## Exercise details
Repeat exactly the lines running from the line that contains "from mathutils import Matrix, Vector" to the line that contains "bpy.context.scene.collection.objects.link(empty)"; include both ends and add nothing.

## Dataset records
* Begin *

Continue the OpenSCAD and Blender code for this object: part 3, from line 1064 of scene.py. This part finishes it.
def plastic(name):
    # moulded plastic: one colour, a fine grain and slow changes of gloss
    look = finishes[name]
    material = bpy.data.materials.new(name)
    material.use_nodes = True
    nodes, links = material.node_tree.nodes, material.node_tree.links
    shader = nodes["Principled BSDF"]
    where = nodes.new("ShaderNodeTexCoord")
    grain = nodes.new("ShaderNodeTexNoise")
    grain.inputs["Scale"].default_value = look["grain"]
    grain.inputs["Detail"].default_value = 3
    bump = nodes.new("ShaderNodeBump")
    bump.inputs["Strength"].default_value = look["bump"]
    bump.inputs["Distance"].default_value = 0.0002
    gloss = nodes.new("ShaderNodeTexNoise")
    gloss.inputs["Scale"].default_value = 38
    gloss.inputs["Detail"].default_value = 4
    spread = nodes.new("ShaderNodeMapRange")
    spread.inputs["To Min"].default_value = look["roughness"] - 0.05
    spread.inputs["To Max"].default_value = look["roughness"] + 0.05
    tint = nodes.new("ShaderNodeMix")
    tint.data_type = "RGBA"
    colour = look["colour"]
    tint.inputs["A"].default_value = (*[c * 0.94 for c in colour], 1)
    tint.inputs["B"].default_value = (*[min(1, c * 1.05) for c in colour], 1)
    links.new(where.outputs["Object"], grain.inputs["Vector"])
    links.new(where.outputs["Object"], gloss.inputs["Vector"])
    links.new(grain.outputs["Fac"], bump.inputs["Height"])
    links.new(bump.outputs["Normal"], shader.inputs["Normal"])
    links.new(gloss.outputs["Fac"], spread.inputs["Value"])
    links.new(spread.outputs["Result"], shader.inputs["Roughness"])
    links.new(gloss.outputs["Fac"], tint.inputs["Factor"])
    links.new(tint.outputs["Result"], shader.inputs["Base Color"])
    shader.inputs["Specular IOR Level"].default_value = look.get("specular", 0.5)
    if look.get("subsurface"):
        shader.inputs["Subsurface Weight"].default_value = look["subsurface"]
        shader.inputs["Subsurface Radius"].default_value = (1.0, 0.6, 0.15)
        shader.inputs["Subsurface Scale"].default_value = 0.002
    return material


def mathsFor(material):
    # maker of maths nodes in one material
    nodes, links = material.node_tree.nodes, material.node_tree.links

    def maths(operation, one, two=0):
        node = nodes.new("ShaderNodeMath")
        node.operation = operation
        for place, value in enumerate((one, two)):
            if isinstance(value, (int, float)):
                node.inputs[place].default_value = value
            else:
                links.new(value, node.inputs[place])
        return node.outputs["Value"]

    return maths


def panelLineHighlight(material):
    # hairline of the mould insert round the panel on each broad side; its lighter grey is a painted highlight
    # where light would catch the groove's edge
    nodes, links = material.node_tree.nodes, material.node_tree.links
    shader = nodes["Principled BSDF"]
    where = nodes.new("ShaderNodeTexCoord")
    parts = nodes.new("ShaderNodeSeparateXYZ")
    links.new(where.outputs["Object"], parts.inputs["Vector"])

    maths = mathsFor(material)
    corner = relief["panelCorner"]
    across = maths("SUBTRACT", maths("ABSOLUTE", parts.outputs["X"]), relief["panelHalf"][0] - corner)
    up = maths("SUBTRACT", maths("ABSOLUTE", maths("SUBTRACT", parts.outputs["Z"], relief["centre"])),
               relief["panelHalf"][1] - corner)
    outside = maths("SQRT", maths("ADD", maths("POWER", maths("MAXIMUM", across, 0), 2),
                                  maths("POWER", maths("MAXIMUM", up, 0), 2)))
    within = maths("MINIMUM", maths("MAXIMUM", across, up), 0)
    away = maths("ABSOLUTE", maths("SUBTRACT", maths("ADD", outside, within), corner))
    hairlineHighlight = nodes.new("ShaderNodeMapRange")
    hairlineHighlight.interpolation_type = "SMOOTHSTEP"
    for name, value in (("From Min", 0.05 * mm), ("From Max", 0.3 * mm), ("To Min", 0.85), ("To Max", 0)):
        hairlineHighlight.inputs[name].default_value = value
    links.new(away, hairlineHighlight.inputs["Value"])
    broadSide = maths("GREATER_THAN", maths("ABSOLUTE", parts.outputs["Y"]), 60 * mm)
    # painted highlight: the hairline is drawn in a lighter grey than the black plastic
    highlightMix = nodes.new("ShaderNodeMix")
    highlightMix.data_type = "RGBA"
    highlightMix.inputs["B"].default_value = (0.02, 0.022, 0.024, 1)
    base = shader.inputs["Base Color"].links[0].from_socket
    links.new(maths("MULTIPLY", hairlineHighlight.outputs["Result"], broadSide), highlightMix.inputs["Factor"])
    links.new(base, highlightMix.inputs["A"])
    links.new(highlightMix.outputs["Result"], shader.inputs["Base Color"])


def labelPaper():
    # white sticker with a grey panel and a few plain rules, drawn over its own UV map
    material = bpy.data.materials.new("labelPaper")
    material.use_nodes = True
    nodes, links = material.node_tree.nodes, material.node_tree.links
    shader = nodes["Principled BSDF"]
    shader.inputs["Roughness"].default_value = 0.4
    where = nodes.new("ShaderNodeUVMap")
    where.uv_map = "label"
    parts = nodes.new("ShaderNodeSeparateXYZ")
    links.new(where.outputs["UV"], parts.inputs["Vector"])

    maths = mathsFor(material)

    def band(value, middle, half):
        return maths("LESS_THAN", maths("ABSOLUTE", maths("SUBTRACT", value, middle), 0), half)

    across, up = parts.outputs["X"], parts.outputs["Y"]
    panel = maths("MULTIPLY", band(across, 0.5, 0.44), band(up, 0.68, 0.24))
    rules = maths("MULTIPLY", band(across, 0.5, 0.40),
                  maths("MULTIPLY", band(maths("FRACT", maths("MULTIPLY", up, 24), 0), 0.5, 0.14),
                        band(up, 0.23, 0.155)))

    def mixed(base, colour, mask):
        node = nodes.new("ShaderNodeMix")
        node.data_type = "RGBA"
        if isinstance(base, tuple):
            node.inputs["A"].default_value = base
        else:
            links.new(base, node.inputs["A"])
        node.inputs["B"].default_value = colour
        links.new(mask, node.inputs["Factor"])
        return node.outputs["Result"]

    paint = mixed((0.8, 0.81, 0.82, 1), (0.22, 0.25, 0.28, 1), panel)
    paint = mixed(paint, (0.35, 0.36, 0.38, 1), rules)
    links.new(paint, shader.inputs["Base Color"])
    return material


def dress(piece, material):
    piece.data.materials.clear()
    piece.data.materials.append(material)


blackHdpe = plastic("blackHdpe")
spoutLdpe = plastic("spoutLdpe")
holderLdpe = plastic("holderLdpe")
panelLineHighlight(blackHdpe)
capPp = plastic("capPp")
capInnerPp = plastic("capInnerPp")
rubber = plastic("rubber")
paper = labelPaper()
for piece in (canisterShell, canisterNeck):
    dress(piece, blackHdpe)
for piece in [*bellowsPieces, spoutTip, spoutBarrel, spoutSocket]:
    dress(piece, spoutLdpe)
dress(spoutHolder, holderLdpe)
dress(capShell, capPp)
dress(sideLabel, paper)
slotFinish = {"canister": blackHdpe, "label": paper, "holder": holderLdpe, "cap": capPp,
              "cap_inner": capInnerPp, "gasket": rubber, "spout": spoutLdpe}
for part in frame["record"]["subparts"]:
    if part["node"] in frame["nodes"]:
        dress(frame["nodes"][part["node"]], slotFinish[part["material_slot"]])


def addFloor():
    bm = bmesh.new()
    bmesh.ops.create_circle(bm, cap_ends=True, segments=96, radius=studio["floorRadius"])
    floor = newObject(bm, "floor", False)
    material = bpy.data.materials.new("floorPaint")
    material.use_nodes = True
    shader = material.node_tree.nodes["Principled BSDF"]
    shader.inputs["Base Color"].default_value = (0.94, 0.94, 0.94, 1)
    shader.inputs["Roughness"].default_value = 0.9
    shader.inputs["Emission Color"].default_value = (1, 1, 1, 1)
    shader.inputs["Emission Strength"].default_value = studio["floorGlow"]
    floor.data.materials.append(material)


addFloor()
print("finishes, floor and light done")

* End *
* Begin *

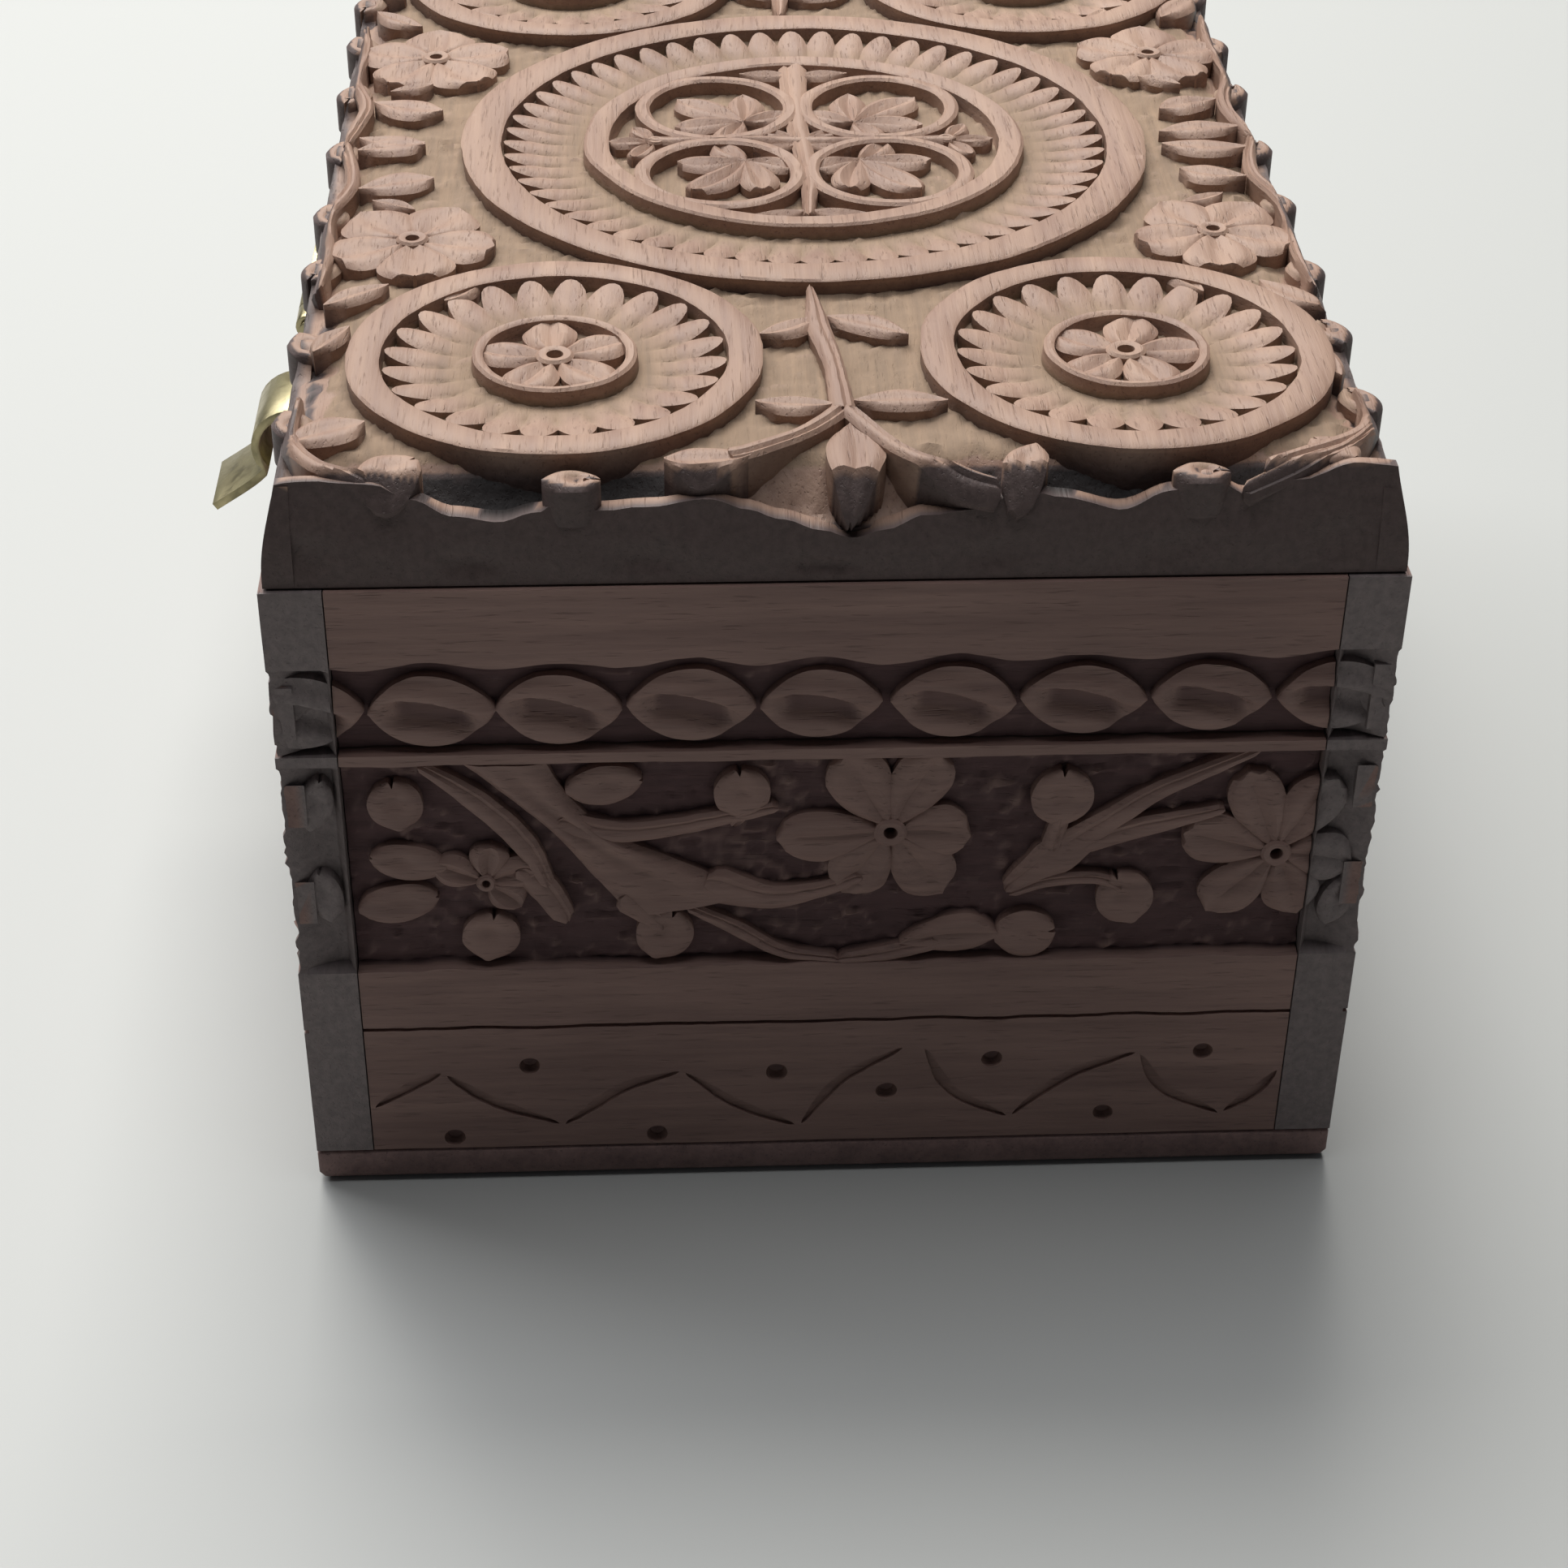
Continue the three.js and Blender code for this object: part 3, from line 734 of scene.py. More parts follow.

* End *
* Begin *

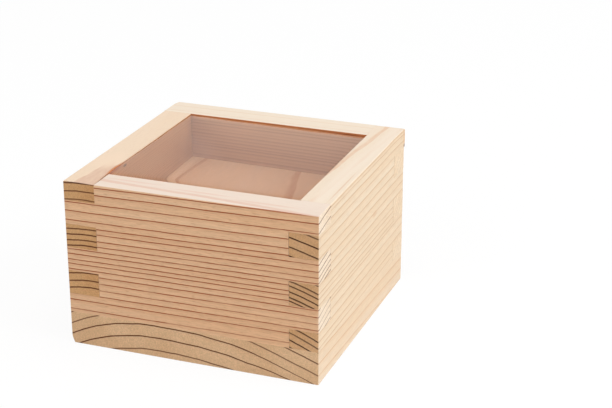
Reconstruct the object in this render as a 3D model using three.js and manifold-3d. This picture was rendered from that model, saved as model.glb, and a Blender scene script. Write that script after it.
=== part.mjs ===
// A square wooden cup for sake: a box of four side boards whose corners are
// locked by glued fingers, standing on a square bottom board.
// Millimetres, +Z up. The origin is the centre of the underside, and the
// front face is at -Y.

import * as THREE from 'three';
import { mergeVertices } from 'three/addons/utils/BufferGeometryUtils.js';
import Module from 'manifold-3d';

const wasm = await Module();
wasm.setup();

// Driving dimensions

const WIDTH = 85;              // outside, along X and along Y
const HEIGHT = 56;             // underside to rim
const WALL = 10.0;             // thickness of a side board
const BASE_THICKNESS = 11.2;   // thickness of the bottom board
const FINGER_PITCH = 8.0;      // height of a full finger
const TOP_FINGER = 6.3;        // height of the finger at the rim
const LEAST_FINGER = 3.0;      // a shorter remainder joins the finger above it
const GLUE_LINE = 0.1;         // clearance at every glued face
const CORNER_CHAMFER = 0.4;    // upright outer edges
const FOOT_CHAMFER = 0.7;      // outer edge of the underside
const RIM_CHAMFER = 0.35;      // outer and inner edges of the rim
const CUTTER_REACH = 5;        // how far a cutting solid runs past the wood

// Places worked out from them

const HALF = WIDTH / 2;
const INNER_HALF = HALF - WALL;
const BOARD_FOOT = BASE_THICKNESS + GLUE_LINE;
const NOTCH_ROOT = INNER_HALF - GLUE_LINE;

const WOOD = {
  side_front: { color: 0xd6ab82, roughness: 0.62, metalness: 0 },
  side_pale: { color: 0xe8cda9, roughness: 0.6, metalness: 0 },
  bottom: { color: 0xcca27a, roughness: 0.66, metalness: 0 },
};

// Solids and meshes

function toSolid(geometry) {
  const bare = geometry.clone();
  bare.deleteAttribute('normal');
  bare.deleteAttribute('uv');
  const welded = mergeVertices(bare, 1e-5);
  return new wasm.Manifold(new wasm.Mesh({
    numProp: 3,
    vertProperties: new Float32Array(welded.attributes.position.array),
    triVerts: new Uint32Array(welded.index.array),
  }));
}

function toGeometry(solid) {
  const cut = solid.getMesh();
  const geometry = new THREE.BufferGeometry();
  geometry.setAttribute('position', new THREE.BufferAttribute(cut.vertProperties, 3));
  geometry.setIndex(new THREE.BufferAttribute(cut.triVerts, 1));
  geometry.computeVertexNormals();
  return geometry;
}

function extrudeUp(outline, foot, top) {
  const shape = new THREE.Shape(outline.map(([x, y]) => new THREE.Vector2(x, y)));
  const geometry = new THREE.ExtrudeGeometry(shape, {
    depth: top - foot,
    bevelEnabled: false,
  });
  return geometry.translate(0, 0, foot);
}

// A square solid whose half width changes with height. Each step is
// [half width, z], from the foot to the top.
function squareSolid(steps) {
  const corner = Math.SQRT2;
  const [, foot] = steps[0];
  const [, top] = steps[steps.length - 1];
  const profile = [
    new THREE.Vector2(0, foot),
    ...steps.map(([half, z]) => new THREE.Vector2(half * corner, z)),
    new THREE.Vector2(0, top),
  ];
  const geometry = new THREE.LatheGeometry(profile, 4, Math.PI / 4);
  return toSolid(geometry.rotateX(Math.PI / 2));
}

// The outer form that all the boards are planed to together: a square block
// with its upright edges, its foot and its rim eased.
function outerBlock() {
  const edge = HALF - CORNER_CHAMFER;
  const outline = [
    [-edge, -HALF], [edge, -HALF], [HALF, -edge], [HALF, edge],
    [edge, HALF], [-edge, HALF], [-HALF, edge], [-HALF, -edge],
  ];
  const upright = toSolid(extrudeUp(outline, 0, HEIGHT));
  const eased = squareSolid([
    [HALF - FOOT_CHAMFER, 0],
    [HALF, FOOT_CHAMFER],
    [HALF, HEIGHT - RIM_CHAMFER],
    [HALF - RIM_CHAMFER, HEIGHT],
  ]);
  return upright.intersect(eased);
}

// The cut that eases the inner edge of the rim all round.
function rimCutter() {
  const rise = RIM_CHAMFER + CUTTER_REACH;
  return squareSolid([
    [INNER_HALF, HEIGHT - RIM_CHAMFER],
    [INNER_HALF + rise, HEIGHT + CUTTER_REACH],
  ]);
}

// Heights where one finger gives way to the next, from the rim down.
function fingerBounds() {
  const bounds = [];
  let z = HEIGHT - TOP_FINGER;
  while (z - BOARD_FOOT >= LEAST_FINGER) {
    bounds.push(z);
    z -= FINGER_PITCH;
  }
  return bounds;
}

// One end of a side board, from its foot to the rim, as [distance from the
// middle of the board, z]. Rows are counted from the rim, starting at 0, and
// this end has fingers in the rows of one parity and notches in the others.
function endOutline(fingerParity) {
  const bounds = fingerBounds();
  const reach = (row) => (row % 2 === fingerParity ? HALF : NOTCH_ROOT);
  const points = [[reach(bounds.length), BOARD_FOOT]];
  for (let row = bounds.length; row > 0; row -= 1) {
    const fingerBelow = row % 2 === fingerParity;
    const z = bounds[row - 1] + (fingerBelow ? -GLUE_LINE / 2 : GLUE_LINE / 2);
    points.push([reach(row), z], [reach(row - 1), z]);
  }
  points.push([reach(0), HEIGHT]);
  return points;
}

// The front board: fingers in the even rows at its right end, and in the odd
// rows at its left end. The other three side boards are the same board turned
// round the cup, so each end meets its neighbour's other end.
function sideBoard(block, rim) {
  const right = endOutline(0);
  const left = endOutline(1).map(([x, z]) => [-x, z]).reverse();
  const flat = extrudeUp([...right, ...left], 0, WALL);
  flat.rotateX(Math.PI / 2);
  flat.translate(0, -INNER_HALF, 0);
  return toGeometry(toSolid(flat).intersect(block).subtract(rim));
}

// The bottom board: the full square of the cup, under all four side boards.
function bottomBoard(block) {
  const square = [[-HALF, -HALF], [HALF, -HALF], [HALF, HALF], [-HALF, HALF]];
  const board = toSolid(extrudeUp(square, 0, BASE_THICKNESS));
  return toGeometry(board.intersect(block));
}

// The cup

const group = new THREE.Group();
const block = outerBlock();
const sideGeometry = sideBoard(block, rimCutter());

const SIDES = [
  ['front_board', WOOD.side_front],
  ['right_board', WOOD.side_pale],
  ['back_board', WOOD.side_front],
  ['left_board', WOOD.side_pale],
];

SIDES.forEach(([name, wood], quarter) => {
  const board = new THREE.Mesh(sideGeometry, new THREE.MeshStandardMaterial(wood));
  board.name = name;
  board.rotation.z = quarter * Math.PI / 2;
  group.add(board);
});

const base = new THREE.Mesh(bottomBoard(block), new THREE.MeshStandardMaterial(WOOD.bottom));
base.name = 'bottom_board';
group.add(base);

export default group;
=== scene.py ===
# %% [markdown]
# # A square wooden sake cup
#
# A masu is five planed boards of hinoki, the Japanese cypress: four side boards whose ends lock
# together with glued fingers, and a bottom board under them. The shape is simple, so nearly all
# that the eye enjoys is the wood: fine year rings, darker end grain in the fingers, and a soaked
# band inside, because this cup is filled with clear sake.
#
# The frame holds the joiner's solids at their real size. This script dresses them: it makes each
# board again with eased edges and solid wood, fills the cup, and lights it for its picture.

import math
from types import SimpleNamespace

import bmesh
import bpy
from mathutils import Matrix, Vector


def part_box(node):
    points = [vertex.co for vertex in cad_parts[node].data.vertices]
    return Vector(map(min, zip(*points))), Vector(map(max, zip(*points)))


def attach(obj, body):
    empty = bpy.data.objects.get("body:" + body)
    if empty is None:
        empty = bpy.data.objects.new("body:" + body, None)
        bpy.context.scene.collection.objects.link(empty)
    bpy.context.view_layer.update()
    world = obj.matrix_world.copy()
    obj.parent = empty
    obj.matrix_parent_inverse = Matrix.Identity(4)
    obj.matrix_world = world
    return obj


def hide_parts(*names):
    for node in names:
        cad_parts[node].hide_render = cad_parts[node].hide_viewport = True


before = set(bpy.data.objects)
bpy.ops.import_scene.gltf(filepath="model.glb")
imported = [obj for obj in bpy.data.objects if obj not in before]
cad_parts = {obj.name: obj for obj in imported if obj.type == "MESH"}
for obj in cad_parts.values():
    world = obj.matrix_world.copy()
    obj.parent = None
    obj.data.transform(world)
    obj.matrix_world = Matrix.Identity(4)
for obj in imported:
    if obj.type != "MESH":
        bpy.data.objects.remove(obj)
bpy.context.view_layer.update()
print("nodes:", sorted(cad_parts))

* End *

## Reply
from mathutils import Matrix, Vector


def part_box(node):
    points = [vertex.co for vertex in cad_parts[node].data.vertices]
    return Vector(map(min, zip(*points))), Vector(map(max, zip(*points)))


def attach(obj, body):
    empty = bpy.data.objects.get("body:" + body)
    if empty is None:
        empty = bpy.data.objects.new("body:" + body, None)
        bpy.context.scene.collection.objects.link(empty)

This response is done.